To the beloved he credits his own faltering steps toward a love that is giving; indeed, the beloved has given him the capacity to be less selfish (she has made his heart a bridge) and less isolated (she has helped to end his "exile, and grow man"). His comment that the bridge is now breaking almost certainly refers to his anticipated loss of her. And so he blesses her : "For this I bless you as the ruin falls. The pains / You give me are more precious than all other gains."

"Joys That Sting" (108) is almost certainly a melancholic reverie about a terminated erotic friendship. Here the persona is saddened:

To take the old walks alone, or not at all,
To order one pint where I ordered two,
To think of, and then not to make, the small
Time­honoured joke (senseless all but to you).

That he now only orders "one pint where I ordered two" strongly suggests an erotic if not marital connection since two male friends would probably have ordered separately; on the other hand, a husband would normally order for his wife.2 He goes on to underscore his estrangement and comments that his life is now little more than show:

To laugh (oh, one'll laugh), to talk upon
Themes that we talked upon when you were there,
To make some poor pretence of going on,
Be kind to one's old friends, and seem to care,
While no one (O God) through the years will say
The simplest, common word in just your way.

The grief this poem expresses over the loss of the beloved is both simple and profound: "it is the joys once shared that have the stings." It is possible that "As the Ruin Falls" was written to or for Joy Davidman during her illness and "Joys That Sting" was written after her death as Lewis mourned her; in fact, the tone of the poem is very close to A Grief Observed. Regardless, the unwelcomed termination of friendship, be it phileo or eros, is a central focus in many of poems that employ personal isolation as a characteristic of the distant voice.
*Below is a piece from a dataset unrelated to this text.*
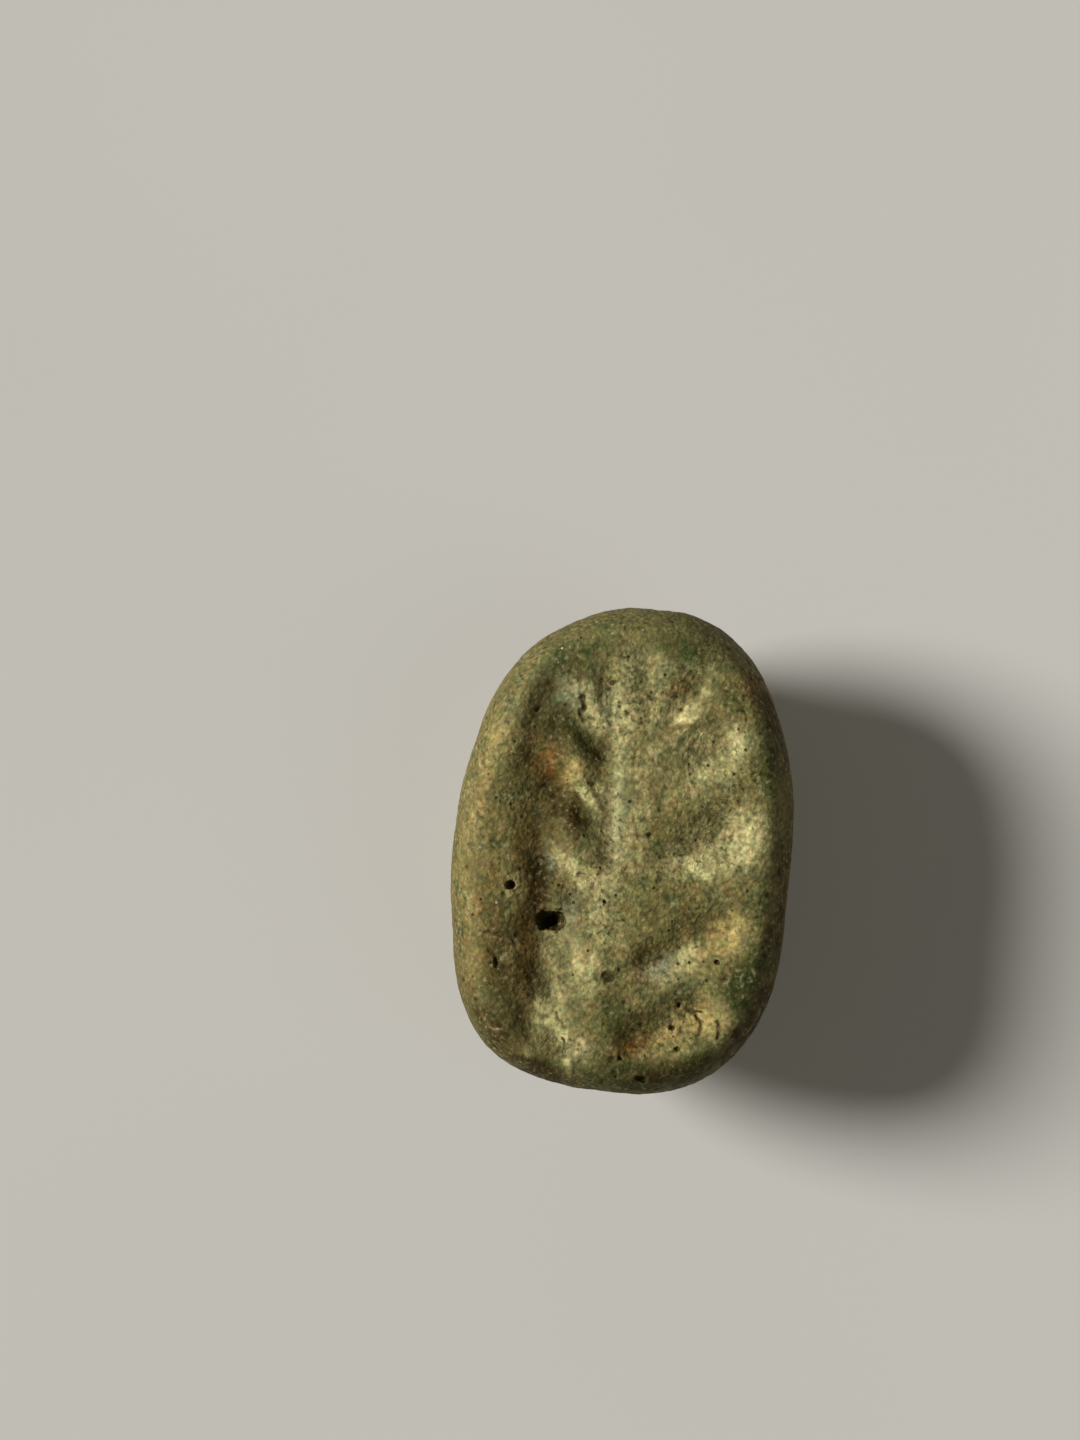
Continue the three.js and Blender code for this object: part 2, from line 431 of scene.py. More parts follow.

Other than A Grief Observed the distant voice occurs rarely in Lewis' prose. However, because poetry tends to be a more personal and private medium than prose, this is not surprising. Of course, the appearance of the distant voice in Poems argues against those who claim that A Grief Observed rings somehow hollow or is proof that his wife's death brought a sudden loss of faith.4 Undeniably Lewis went through a crisis of faith as a result of Joy Davidman's death, but as the poems noted above suggest, doubt about the nature of God and man's meaning were not new to him. He had already wrestled with many of the issues that her death made more concrete, though obviously he had not been tested experientially. Consequently, the confidence so many of his readers were familiar with deserted him as he agonized over Joy's death.
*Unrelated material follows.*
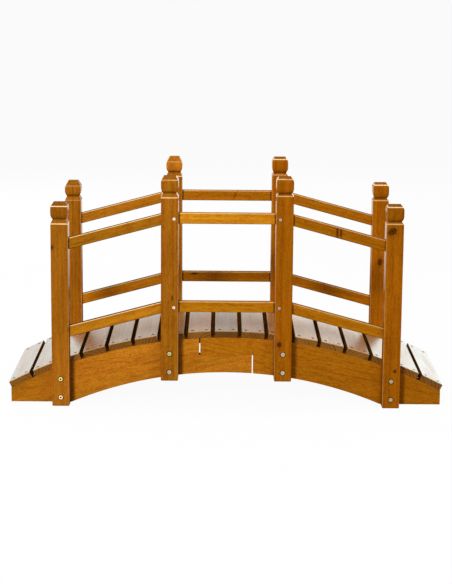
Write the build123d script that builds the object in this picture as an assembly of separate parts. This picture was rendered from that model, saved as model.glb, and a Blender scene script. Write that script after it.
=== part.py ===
from build123d import *
import os
from math import asin, atan2, degrees, hypot, sqrt

# Small arched garden bridge in timber, in millimetres.
# X runs along the span, Y across it and Z up; the origin is on the ground at the centre of the bridge.

# Arched side beams, each made of two halves that meet in a stepped lap at mid-span
beam_length = 1310.0
beam_thickness = 30.0
beam_crown_height = 204.6
beam_end_height = 42.5
beam_outer_spacing = 436.0
arch_span = 943.0
arch_rise = 96.2
lap_reach = 80.5
lap_end_gap = 4.0

# Deck boards, laid flat across both beams and spaced evenly between the two end boards
board_count = 17
board_width = 70.0
board_thickness = 20.0
board_rounding = 1.5
end_board_setback = 1.6

# Square posts with carved heads, bolted to the outer faces of the beams
post_side = 52.0
post_length = 620.0
post_rounding = 2.0
post_foot_easing = 2.5
outer_post_x = 499.5
middle_post_x = 171.0
middle_post_lift = 81.0

# Carved heads, with heights measured down from the top of the post
head_belly_rise = 11.5
head_belly_bottom_drop = 30.0
head_neck_width = 39.0
head_neck_drop = 48.5
head_edge_rounding = 3.0

# The heads are shaped by hand: the right ones have a short chamfer round the top and a steep
# rounded shoulder, the front left pair a deeper chamfer and the back left pair a long taper
shoulder_drop = 62.0
steep_shoulder_drop = 56.5
shoulder_rounding = 3.0
steep_shoulder_rounding = 9.0
chamfer_top_width = 37.0
short_chamfer_width = 45.0
short_chamfer_drop = 4.5
deep_chamfer_width = 49.4
deep_chamfer_drop = 9.5
taper_top_width = 31.5
taper_width = 47.8
taper_drop = 15.0

# Rails, let into blind mortises in the posts; each drop is from the top of a post down to the
# middle of the upper rail where it meets that post
rail_height = 33.0
rail_thickness = 22.0
rail_rounding = 3.0
rail_tenon = 20.0
rail_spacing = 268.5
centre_rail_drop = 125.5
sloping_rail_high_drop = 129.6
sloping_rail_low_drop = 122.8
mortise_clearance = 0.3
mortise_end_clearance = 0.5

# Worked out from the sizes above
middle_post_top = post_length + middle_post_lift
beam_y = (beam_outer_spacing - beam_thickness) / 2
post_y = (beam_outer_spacing + post_side) / 2
top_sag = beam_crown_height - beam_end_height
beam_top_radius = ((beam_length / 2) ** 2 + top_sag ** 2) / (2 * top_sag)
lap_level = (arch_rise + beam_crown_height) / 2
end_corner_angle = asin((beam_length / 2 - end_board_setback) / hypot(beam_top_radius, board_width / 2))
end_board_angle = degrees(end_corner_angle - atan2(board_width / 2, beam_top_radius))
board_pitch_angle = 2 * end_board_angle / (board_count - 1)

SIDES = {"front": -1, "back": 1}
HANDS = {"left": -1, "right": 1}
LEVELS = {"upper": 0.0, "lower": -rail_spacing}
SHOULDER = (shoulder_drop, shoulder_rounding)
RIGHT_HEAD = (chamfer_top_width, short_chamfer_width, short_chamfer_drop,
              steep_shoulder_drop, steep_shoulder_rounding)
HEAD_CUTS = {("front", "left"): (chamfer_top_width, deep_chamfer_width, deep_chamfer_drop, *SHOULDER),
             ("back", "left"): (taper_top_width, taper_width, taper_drop, *SHOULDER),
             ("front", "right"): RIGHT_HEAD,
             ("back", "right"): RIGHT_HEAD}


def beam_blank():
    """One whole arched beam: flat feet, arched underside and an arched top."""
    half_length = beam_length / 2
    half_span = arch_span / 2
    with BuildPart() as blank:
        with BuildSketch(Plane.XZ):
            with BuildLine():
                Line((-half_length, 0), (-half_span, 0))
                ThreePointArc((-half_span, 0), (0, arch_rise), (half_span, 0))
                Polyline((half_span, 0), (half_length, 0), (half_length, beam_end_height))
                ThreePointArc((half_length, beam_end_height), (0, beam_crown_height),
                              (-half_length, beam_end_height))
                Line((-half_length, beam_end_height), (-half_length, 0))
            make_face()
        extrude(amount=beam_thickness / 2, both=True)
    return blank.part


def lap_region():
    """The space of the left half: all of the beam up to the lap, and its lower tongue."""
    beyond = beam_length
    tongue_end = lap_reach - lap_end_gap / 2
    shoulder = -lap_reach - lap_end_gap / 2
    with BuildPart() as region:
        with BuildSketch(Plane.XZ):
            with BuildLine():
                Polyline((-beyond, -beyond), (tongue_end, -beyond), (tongue_end, lap_level),
                         (shoulder, lap_level), (shoulder, beyond), (-beyond, beyond), close=True)
            make_face()
        extrude(amount=beam_thickness, both=True)
    return region.part


def half_beams():
    """The left half with the lower tongue and the right half with the upper tongue."""
    blank = beam_blank()
    left_region = lap_region()
    turned = Pos(0, 0, lap_level) * Rot(0, 180, 0) * Pos(0, 0, -lap_level)
    return {"left": blank & left_region, "right": blank & (turned * left_region)}


def deck_board(index):
    """One board, resting flat on the arched beam tops."""
    angle = (index - (board_count - 1) / 2) * board_pitch_angle
    section = Plane.XZ * RectangleRounded(board_width, board_thickness, board_rounding)
    board = extrude(section, beam_outer_spacing / 2, both=True)
    arc_centre = Pos(0, 0, beam_crown_height - beam_top_radius)
    return arc_centre * Rot(0, angle, 0) * Pos(0, 0, beam_top_radius + board_thickness / 2) * board


def post_profile(top_width, cut_width, cut_drop, shoulder_at, shoulder_radius):
    """The post seen square on, extruded through its thickness."""
    half = post_side / 2
    foot = half - post_foot_easing
    neck = head_neck_width / 2
    cut = cut_width / 2
    shoulder_z = post_length - shoulder_at
    neck_z = post_length - head_neck_drop
    belly_bottom_z = post_length - head_belly_bottom_drop
    cut_z = post_length - cut_drop
    belly_top_z = cut_z - head_belly_rise
    with BuildPart() as profile:
        with BuildSketch(Plane.XZ) as outline:
            with BuildLine():
                Polyline((0, 0), (foot, 0), (half, post_foot_easing), (half, shoulder_z),
                         (neck, neck_z))
                TangentArc((half, belly_bottom_z), (neck, neck_z), tangent=(0, -1))
                Line((half, belly_bottom_z), (half, belly_top_z))
                TangentArc((half, belly_top_z), (cut, cut_z), tangent=(0, 1))
                Polyline((cut, cut_z), (top_width / 2, post_length), (0, post_length))
                mirror(about=Plane.YZ)
            make_face()
            for arris_z, radius in ((shoulder_z, shoulder_radius), (cut_z, head_edge_rounding)):
                arrises = [v for v in outline.vertices() if round(v.Z - arris_z, 3) == 0]
                fillet(arrises, radius)
        extrude(amount=post_side, both=True)
    return profile.part


def post_blank(head_cut):
    """A post worked with the same profile on all four sides."""
    profile = post_profile(*head_cut)
    stock = extrude(RectangleRounded(post_side, post_side, post_rounding), post_length)
    return profile & (Rot(0, 0, 90) * profile) & stock


def bay_bar(start_x, start_level, end_x, end_level, reach, growth):
    """A straight bar across one bay, cut off plumb inside the posts at both ends."""
    run = end_x - start_x
    climb = end_level - start_level
    middle = Pos((start_x + end_x) / 2, 0, (start_level + end_level) / 2)
    section = Plane.YZ * RectangleRounded(rail_thickness + 2 * growth, rail_height + 2 * growth,
                                          rail_rounding + growth)
    long_bar = extrude(section, sqrt(run ** 2 + climb ** 2), both=True)
    plumb_cut = Box(abs(run) + 2 * reach, 2 * rail_thickness, 2 * abs(climb) + 4 * rail_height)
    return middle * ((Rot(0, -degrees(atan2(climb, run)), 0) * long_bar) & plumb_cut)


def bay_ends(bay):
    """Where the rails of a bay meet the post faces: x and level of the upper rail at each end."""
    if bay == "centre":
        inner_face = middle_post_x - post_side / 2
        level = middle_post_top - centre_rail_drop
        return -inner_face, level, inner_face, level
    far_x = outer_post_x - post_side / 2
    near_x = middle_post_x + post_side / 2
    low_level = post_length - sloping_rail_low_drop
    high_level = middle_post_top - sloping_rail_high_drop
    if bay == "left":
        return -far_x, low_level, -near_x, high_level
    return near_x, high_level, far_x, low_level


def rail(bay, drop, growth=0.0, extra_reach=0.0):
    """A rail of a bay, or the mortise space for it when it is grown by the clearance."""
    start_x, start_level, end_x, end_level = bay_ends(bay)
    return bay_bar(start_x, start_level + drop, end_x, end_level + drop,
                   rail_tenon + extra_reach, growth)


parts = {}

halves = half_beams()
for side, y_sign in SIDES.items():
    for hand in HANDS:
        parts[f"{side}_beam_{hand}"] = Pos(0, y_sign * beam_y, 0) * halves[hand]

for index in range(board_count):
    parts[f"deck_board_{index + 1:02d}"] = deck_board(index)

blanks = {head_cut: post_blank(head_cut) for head_cut in set(HEAD_CUTS.values())}
mortises = [rail(bay, drop, mortise_clearance, mortise_end_clearance)
            for bay in ("left", "centre", "right") for drop in LEVELS.values()]
for side, y_sign in SIDES.items():
    for hand, x_sign in HANDS.items():
        for place, post_x, lift in (("outer", outer_post_x, 0.0),
                                    ("middle", middle_post_x, middle_post_lift)):
            post = Pos(x_sign * post_x, 0, lift) * blanks[HEAD_CUTS[side, hand]]
            for mortise in mortises:
                post = post - mortise
            parts[f"{side}_post_{place}_{hand}"] = Pos(0, y_sign * post_y, 0) * post
    for bay in ("left", "centre", "right"):
        for level, drop in LEVELS.items():
            parts[f"{side}_rail_{level}_{bay}"] = Pos(0, y_sign * post_y, 0) * rail(bay, drop)

os.makedirs("parts", exist_ok=True)
for name, solid in parts.items():
    export_step(solid, f"parts/{name}.step")
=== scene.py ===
import random
from math import asin, cos, pi, radians, sin

import bmesh
import bpy
from mathutils import Matrix, Vector


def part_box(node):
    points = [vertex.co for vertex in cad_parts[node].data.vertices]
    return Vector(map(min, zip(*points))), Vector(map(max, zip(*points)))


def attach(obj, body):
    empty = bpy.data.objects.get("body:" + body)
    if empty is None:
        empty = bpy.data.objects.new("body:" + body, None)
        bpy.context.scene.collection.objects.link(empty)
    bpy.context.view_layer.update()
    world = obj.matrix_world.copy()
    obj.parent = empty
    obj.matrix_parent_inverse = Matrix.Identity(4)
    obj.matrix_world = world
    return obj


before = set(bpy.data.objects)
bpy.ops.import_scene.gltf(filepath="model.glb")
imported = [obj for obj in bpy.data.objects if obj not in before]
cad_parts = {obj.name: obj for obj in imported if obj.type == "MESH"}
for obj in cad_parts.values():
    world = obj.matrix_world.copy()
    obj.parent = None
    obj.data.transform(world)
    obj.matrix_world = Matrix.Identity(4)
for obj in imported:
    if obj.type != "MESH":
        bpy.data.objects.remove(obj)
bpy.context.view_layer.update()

# Half beams
# Two arched side beams carry everything. Each is cut from two softwood planks that meet in a
# stepped lap at mid-span; the stain is honey brown under a satin varnish, grain along the plank.


class Link:
    """An output socket in a finish. Arithmetic on it adds Math nodes to the same finish."""

    def __init__(self, tree, socket=None):
        self.tree = tree
        self.socket = socket

    def node(self, kind, settings=None, inputs=None, out=0):
        """Add a node: its settings first, then a value or a link for each socket."""
        made = self.tree.nodes.new(kind)
        for name, value in (settings or {}).items():
            setattr(made, name, value)
        for key, value in (inputs or {}).items():
            if isinstance(value, Link):
                self.tree.links.new(value.socket, made.inputs[key])
            else:
                made.inputs[key].default_value = value
        return Link(self.tree, made.outputs[out] if made.outputs else None)

    def maths(self, operation, *values):
        """A Math node on one or more values or links."""
        return self.node("ShaderNodeMath", {"operation": operation}, dict(enumerate(values)))

    def __add__(self, other):
        return self.maths("ADD", self, other)

    __radd__ = __add__

    def __sub__(self, other):
        return self.maths("SUBTRACT", self, other)

    def __rsub__(self, other):
        return self.maths("SUBTRACT", other, self)

    def __mul__(self, other):
        return self.maths("MULTIPLY", self, other)

    __rmul__ = __mul__

    def __truediv__(self, other):
        return self.maths("DIVIDE", self, other)

    def __rtruediv__(self, other):
        return self.maths("DIVIDE", other, self)

    def size(self):
        """The value without its sign."""
        return self.maths("ABSOLUTE", self)

    def larger(self, other):
        return self.maths("MAXIMUM", self, other)

    def smaller(self, other):
        return self.maths("MINIMUM", self, other)

    def rise(self, low, high):
        """0 below low, 1 above high, and a smooth climb between them."""
        inputs = {"Value": self, "From Min": low, "From Max": high}
        return self.node("ShaderNodeMapRange", {"interpolation_type": "SMOOTHSTEP"}, inputs)

    def mixed(self, first, second):
        """The first colour where this is 0, and the second where it is 1."""
        return self.node("ShaderNodeMix", {"data_type": "RGBA"}, {0: self, 6: first, 7: second}, out=2)

    def dyed(self, tint):
        """This colour multiplied by another."""
        return self.node("ShaderNodeMix", {"data_type": "RGBA", "blend_type": "MULTIPLY"},
                         {0: 1.0, 6: self, 7: tint}, out=2)


def paint(red, green, blue):
    """A colour mixed in 0 to 255 steps, as the linear colour that a shader takes."""
    linear = [(step / 255 / 12.92) if step <= 10 else ((step / 255 + 0.055) / 1.055) ** 2.4
              for step in (red, green, blue)]
    return (*linear, 1.0)


def dye(colour, red, green, blue):
    """A colour with more or less of each primary in it."""
    return (colour[0] * red, colour[1] * green, colour[2] * blue, 1.0)


def new_finish(name):
    """A new material without nodes, and the finish that its nodes are added to."""
    material = bpy.data.materials.new(name)
    material.use_nodes = True
    material.node_tree.nodes.clear()
    return material, Link(material.node_tree)


def coat(piece, material):
    """Give every material slot of a piece the same finish."""
    if not piece.material_slots:
        piece.data.materials.append(material)
    for slot in piece.material_slots:
        slot.material = material


def middle(node):
    """The centre of a piece's box, in metres."""
    low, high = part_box(node)
    return (low + high) / 2


UP = Vector((0.0, 0.0, 1.0))
ALONG_SPAN = Vector((1.0, 0.0, 0.0))
ACROSS_BRIDGE = Vector((0.0, 1.0, 0.0))
MM_PER_METRE = 1000.0
# The pale cream of painted highlights
HIGHLIGHT_CREAM = paint(246, 210, 152)
KNOT_PALE = paint(96, 44, 6)
KNOT_DARK = paint(36, 13, 2)
HONEY_SHINE = paint(250, 220, 175)

# The heart of the tree wanders past a piece, across and through it, and its rings ripple, in
# millimetres. Knots are ragged and push the rings aside, in shares of their own size
HEART_WANDER = (80.0, 60.0)
RING_RIPPLE = 7.0
KNOT_RAGGEDNESS = 0.9
KNOT_PUSH = 1.3
KNOT_STRENGTH = 0.95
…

Lewis' use of the distant voice in these selections from Poems is not frequent when viewed in the context of the entire volume; nonetheless, its appearance is noteworthy since it reveals he was not always the confident defender of the faith that his prose apologetics would suggest. That he may have had doubts and questions about God and human meaning does not undermine the value of his apologetics; indeed, to realize that he did struggle with matters of faith makes his apologetics all that more effective and compelling. Were we to think that Lewis was shielded from the questions that all men have, that he simply shed them like water off a duck's back, would make his apologetics too facile, untested by the hard knocks of everyday life. Lewis, as the distant voice in Poems illustrates, probably would have agreed with Tennyson: "There lives more faith in honest doubt, / Believe me, than in half the creeds."